THE TASK: Within the material below, transcribe exactly the lines from the one holding "fillet(tip_rim, FINIAL_TIP_RISE / 2)" through the one holding "points = [vertex.co for vertex in NODES[node].data.vertices]", keeping both ends and skipping the rest.

RAW DATA:
* Start *
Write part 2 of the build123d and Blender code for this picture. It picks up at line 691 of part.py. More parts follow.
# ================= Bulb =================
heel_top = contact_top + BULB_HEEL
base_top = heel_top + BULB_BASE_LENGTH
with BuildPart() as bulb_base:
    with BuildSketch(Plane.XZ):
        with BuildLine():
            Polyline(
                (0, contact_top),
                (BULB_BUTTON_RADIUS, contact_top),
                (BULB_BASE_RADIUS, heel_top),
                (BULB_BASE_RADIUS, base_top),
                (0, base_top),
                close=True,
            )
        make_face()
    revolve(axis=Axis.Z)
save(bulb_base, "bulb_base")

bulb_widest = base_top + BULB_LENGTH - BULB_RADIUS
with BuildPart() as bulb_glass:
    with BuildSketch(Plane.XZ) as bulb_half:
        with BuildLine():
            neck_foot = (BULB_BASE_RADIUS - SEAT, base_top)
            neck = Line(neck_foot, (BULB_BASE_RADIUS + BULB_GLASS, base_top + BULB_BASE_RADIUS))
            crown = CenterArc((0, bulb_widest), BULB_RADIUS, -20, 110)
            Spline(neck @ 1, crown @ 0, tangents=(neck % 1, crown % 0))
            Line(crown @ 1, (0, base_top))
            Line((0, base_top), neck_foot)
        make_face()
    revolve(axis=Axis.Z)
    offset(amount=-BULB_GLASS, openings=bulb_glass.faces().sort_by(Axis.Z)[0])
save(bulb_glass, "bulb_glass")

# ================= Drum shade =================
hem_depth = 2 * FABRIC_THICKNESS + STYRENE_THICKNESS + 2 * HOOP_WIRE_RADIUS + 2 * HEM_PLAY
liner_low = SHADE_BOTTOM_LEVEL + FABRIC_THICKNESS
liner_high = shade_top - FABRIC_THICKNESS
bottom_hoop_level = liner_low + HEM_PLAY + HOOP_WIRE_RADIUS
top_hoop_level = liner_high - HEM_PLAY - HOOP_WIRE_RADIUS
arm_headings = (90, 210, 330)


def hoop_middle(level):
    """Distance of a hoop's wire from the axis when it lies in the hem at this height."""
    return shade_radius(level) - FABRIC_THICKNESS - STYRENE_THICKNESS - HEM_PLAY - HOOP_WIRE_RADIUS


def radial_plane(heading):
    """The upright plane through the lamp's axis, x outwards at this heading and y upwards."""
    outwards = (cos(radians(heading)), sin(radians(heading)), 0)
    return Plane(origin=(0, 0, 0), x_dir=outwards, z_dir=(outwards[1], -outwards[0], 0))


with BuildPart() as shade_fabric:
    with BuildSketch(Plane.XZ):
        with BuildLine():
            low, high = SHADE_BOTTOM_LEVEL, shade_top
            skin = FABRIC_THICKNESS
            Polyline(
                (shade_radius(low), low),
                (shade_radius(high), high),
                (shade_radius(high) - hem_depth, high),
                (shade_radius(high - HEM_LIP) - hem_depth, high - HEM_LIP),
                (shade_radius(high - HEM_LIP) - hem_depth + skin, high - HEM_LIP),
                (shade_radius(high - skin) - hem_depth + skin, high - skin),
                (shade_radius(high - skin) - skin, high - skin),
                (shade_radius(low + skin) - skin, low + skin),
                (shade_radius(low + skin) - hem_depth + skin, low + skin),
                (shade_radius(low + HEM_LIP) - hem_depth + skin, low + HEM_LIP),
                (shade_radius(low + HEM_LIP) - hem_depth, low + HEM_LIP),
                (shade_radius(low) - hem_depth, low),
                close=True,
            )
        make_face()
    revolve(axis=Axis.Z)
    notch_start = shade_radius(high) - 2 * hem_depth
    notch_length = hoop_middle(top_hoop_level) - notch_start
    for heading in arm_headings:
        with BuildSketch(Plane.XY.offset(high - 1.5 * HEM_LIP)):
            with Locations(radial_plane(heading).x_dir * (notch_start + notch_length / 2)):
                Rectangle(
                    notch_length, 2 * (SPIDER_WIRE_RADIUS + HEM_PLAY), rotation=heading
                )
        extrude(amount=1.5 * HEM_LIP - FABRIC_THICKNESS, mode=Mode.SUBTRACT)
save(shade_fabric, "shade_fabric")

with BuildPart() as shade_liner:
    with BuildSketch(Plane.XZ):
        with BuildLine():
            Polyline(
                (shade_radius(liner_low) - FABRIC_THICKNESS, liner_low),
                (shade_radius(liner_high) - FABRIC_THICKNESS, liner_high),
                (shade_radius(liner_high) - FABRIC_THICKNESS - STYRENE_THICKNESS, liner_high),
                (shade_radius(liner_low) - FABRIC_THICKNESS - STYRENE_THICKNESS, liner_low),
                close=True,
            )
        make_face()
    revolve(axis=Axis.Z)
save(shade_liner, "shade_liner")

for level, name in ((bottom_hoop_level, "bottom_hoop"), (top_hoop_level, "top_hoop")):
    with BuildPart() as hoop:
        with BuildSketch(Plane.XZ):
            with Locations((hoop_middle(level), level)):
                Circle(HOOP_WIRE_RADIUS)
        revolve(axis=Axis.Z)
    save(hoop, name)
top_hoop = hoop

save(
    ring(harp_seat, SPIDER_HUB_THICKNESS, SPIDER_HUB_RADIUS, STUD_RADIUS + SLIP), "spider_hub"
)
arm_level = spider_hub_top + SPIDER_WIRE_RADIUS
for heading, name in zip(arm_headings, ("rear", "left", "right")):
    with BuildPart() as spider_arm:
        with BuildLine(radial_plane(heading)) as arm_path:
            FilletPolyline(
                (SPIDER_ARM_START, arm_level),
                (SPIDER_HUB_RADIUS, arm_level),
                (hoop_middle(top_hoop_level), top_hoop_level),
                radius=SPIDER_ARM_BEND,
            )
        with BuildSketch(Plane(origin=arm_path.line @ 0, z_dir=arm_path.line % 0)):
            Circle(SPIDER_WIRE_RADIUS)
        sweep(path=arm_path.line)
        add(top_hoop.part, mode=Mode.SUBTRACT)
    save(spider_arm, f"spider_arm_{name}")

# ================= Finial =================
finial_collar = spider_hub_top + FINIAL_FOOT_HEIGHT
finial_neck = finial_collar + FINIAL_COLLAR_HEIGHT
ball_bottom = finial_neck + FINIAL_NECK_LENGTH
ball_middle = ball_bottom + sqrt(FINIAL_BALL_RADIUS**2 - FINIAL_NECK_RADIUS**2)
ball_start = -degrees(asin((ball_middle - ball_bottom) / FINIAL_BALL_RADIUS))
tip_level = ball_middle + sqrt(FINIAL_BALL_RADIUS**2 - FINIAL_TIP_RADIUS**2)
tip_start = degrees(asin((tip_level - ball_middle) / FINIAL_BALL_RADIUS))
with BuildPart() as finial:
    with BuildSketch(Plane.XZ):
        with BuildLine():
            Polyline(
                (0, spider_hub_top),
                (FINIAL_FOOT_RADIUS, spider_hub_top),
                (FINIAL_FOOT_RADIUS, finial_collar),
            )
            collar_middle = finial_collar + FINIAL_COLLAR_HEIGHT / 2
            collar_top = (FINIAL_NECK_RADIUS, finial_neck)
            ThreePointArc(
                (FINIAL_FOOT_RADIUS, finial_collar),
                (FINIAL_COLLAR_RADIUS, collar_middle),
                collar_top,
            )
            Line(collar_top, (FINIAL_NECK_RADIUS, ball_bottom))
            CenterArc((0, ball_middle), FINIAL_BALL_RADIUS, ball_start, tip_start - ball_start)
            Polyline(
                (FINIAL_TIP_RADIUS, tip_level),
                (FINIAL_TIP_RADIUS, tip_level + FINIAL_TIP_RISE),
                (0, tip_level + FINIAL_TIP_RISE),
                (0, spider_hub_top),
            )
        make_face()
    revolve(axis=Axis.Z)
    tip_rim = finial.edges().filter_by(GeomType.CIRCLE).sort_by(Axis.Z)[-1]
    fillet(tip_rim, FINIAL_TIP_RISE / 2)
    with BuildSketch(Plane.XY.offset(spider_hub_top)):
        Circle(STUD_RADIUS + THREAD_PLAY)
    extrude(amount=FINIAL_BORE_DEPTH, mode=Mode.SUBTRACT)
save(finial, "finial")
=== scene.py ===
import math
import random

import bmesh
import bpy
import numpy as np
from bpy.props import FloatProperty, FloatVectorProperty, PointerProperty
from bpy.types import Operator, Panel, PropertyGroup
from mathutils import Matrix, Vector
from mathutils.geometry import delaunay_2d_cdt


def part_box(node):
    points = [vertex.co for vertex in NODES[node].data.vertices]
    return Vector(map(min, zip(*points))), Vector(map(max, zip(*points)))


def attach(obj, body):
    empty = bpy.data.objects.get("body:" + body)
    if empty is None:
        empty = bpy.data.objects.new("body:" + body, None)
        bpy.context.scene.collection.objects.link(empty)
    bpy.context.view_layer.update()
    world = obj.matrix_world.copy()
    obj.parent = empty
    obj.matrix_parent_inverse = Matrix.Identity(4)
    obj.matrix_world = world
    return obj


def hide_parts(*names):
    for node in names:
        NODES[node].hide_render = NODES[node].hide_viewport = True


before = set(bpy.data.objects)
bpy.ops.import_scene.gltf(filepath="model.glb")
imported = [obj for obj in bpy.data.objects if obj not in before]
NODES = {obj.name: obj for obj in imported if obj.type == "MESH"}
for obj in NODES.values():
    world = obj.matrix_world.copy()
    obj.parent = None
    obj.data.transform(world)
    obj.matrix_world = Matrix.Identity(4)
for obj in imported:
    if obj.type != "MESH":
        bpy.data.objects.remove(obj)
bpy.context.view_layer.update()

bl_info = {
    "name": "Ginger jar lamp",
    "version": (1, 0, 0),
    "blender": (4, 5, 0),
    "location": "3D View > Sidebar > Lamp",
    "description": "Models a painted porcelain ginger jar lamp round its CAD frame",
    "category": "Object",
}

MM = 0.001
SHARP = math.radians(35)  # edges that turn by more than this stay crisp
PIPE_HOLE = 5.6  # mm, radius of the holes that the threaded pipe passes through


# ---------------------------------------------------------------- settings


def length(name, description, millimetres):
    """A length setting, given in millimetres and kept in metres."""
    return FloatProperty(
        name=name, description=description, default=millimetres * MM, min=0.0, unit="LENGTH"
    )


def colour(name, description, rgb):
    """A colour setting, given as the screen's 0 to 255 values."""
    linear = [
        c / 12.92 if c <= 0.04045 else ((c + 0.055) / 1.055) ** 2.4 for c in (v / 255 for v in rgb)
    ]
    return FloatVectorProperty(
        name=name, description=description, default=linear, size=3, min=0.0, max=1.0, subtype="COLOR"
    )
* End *
* Start *
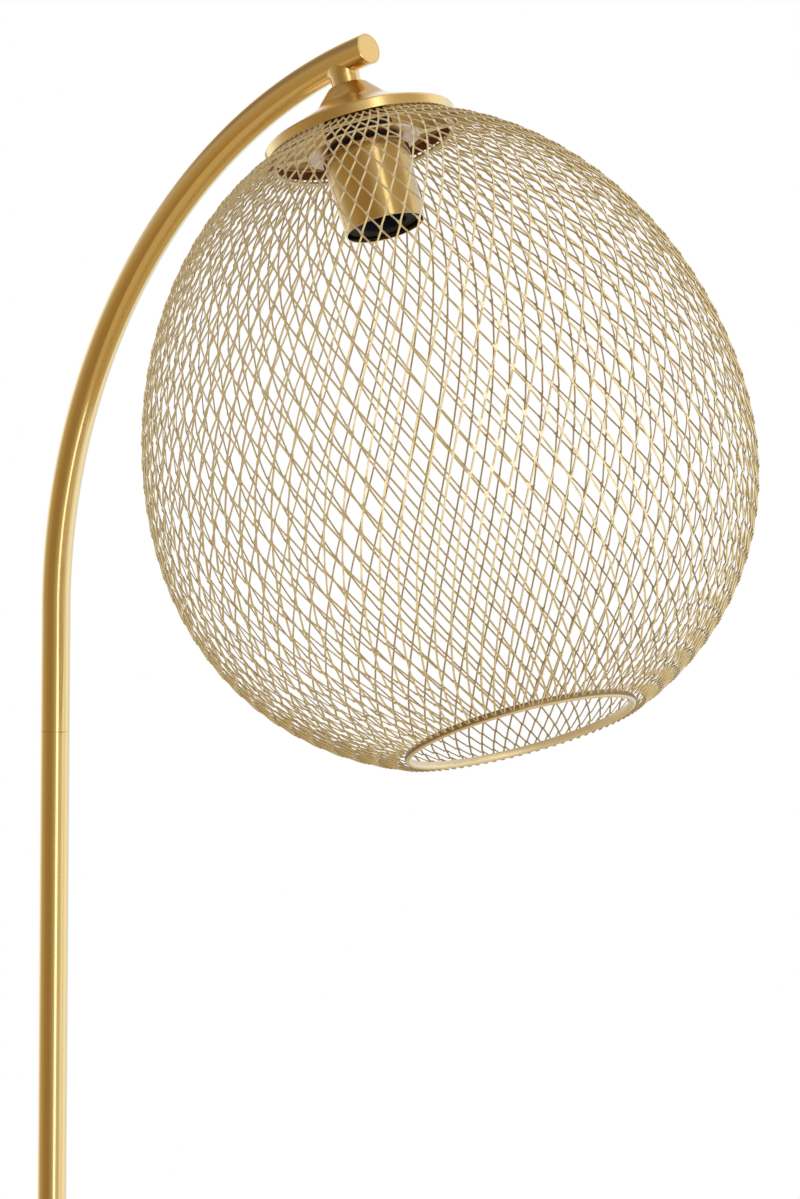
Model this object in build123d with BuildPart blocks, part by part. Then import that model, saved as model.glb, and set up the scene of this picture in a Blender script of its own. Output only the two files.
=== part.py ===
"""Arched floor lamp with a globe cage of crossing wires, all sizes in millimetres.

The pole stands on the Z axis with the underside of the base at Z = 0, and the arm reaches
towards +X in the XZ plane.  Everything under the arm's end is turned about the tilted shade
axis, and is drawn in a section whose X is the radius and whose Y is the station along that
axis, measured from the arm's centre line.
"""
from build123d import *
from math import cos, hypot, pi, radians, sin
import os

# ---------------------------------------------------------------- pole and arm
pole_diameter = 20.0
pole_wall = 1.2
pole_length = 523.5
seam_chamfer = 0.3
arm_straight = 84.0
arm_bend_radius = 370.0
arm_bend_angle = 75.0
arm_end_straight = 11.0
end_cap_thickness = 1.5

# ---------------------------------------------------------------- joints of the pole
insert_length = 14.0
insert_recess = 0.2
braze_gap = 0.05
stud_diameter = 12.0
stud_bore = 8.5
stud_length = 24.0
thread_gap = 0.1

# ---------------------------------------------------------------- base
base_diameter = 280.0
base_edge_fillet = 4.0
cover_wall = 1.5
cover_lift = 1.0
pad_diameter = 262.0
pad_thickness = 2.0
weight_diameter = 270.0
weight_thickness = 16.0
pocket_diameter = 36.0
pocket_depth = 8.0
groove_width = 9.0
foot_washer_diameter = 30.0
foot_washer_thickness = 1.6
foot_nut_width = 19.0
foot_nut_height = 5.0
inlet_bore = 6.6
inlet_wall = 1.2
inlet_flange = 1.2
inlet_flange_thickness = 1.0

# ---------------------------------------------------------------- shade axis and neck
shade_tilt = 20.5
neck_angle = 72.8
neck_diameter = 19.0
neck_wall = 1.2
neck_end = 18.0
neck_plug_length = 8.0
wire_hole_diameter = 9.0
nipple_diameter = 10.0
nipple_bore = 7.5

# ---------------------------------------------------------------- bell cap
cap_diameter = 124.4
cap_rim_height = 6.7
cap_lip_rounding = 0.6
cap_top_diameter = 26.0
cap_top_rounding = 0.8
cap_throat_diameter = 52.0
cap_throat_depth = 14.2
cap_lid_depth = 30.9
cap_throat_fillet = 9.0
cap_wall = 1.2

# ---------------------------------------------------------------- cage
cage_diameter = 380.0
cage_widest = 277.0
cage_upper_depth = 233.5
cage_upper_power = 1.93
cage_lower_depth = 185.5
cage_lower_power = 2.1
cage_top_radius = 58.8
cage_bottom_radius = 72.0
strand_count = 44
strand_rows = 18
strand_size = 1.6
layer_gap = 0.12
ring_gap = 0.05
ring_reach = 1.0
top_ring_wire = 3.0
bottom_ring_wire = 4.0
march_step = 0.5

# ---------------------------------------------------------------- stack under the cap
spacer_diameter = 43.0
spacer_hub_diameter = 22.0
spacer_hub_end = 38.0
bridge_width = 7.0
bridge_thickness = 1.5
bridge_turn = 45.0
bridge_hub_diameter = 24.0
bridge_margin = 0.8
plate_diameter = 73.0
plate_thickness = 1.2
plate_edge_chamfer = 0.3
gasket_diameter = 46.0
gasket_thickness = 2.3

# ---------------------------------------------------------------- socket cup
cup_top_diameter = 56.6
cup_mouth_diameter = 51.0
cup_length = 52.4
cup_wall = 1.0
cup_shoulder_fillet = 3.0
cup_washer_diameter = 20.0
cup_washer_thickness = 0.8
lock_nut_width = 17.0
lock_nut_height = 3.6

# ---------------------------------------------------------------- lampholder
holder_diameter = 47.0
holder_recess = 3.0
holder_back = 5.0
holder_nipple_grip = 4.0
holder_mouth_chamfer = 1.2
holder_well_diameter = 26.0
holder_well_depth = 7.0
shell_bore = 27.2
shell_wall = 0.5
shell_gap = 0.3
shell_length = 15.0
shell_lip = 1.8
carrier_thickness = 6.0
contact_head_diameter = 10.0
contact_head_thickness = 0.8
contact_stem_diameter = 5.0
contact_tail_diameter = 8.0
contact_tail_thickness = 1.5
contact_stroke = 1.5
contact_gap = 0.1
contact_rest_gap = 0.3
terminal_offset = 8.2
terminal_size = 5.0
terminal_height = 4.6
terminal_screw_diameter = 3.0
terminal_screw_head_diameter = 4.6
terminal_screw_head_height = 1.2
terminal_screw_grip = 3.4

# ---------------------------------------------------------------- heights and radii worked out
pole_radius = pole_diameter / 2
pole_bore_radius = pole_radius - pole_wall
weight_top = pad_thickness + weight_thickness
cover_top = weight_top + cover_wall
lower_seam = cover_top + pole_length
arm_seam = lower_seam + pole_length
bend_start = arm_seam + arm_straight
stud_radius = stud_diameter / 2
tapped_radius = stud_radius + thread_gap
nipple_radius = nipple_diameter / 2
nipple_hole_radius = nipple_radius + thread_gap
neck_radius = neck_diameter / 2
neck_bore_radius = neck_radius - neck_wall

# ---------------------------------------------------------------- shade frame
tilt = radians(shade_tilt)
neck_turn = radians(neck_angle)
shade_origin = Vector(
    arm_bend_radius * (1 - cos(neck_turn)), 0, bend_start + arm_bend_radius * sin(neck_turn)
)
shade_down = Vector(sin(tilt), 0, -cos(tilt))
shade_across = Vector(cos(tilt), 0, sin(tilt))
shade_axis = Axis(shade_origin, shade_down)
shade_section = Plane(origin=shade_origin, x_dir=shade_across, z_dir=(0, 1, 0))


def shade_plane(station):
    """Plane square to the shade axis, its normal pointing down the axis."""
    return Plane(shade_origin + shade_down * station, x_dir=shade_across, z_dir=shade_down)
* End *
* Start *
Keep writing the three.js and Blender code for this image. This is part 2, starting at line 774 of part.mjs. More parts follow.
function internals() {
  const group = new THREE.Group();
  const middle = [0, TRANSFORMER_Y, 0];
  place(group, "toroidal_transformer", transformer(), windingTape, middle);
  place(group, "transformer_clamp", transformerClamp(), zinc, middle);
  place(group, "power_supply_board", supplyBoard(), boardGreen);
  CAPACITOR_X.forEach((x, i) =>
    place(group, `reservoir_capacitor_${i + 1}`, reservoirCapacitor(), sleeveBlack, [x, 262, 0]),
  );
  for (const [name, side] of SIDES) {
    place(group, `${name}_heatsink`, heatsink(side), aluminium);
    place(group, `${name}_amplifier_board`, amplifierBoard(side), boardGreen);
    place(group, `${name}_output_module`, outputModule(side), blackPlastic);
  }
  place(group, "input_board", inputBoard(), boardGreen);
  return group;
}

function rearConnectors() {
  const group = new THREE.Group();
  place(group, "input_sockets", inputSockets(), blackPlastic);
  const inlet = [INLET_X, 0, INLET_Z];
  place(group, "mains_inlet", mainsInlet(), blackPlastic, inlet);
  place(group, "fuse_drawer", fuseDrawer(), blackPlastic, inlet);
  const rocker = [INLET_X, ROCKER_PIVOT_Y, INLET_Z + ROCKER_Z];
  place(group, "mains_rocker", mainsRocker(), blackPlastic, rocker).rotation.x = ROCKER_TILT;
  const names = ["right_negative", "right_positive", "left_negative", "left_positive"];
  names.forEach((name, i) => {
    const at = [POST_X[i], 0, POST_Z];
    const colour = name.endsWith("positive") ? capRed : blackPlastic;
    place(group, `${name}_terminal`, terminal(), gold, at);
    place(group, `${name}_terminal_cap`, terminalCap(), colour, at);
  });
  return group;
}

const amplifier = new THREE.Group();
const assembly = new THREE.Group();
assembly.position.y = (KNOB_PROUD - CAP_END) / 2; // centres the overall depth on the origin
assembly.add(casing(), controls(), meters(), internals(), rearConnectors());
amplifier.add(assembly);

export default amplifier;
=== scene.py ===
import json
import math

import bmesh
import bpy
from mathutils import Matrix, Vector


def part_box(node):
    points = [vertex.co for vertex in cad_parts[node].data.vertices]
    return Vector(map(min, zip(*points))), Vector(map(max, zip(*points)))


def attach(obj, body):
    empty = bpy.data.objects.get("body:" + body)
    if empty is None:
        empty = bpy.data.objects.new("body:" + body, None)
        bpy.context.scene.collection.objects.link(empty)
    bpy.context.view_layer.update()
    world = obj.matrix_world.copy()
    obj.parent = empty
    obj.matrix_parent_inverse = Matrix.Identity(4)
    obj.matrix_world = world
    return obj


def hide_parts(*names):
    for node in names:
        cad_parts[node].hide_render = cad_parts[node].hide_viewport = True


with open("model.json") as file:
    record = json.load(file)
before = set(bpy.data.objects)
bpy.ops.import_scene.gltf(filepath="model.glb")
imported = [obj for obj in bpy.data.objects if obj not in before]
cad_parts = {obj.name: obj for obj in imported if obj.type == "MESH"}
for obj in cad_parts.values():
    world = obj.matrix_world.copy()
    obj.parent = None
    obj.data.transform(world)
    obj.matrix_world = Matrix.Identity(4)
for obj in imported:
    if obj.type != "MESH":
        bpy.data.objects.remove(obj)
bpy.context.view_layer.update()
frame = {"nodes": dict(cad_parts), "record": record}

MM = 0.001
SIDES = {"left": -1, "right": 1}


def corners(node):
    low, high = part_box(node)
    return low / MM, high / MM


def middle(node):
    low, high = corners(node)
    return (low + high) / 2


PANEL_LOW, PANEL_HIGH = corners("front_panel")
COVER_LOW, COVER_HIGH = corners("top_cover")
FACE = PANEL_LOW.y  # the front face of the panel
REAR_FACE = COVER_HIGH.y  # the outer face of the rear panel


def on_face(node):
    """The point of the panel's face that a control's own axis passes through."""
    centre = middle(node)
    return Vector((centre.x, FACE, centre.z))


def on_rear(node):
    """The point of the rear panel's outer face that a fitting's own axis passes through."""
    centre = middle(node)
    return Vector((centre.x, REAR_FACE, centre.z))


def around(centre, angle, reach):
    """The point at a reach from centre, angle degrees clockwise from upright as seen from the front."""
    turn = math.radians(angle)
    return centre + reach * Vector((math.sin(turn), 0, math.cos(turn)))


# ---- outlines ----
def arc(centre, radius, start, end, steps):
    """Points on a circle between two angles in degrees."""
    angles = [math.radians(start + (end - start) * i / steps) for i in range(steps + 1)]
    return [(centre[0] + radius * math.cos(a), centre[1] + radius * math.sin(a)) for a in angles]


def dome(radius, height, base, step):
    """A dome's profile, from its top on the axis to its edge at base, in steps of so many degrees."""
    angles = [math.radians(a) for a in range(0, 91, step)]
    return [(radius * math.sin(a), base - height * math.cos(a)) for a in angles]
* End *
WRITTEN RESPONSE:
    fillet(tip_rim, FINIAL_TIP_RISE / 2)
    with BuildSketch(Plane.XY.offset(spider_hub_top)):
        Circle(STUD_RADIUS + THREAD_PLAY)
    extrude(amount=FINIAL_BORE_DEPTH, mode=Mode.SUBTRACT)
save(finial, "finial")
=== scene.py ===
import math
import random

import bmesh
import bpy
import numpy as np
from bpy.props import FloatProperty, FloatVectorProperty, PointerProperty
from bpy.types import Operator, Panel, PropertyGroup
from mathutils import Matrix, Vector
from mathutils.geometry import delaunay_2d_cdt


def part_box(node):
    points = [vertex.co for vertex in NODES[node].data.vertices]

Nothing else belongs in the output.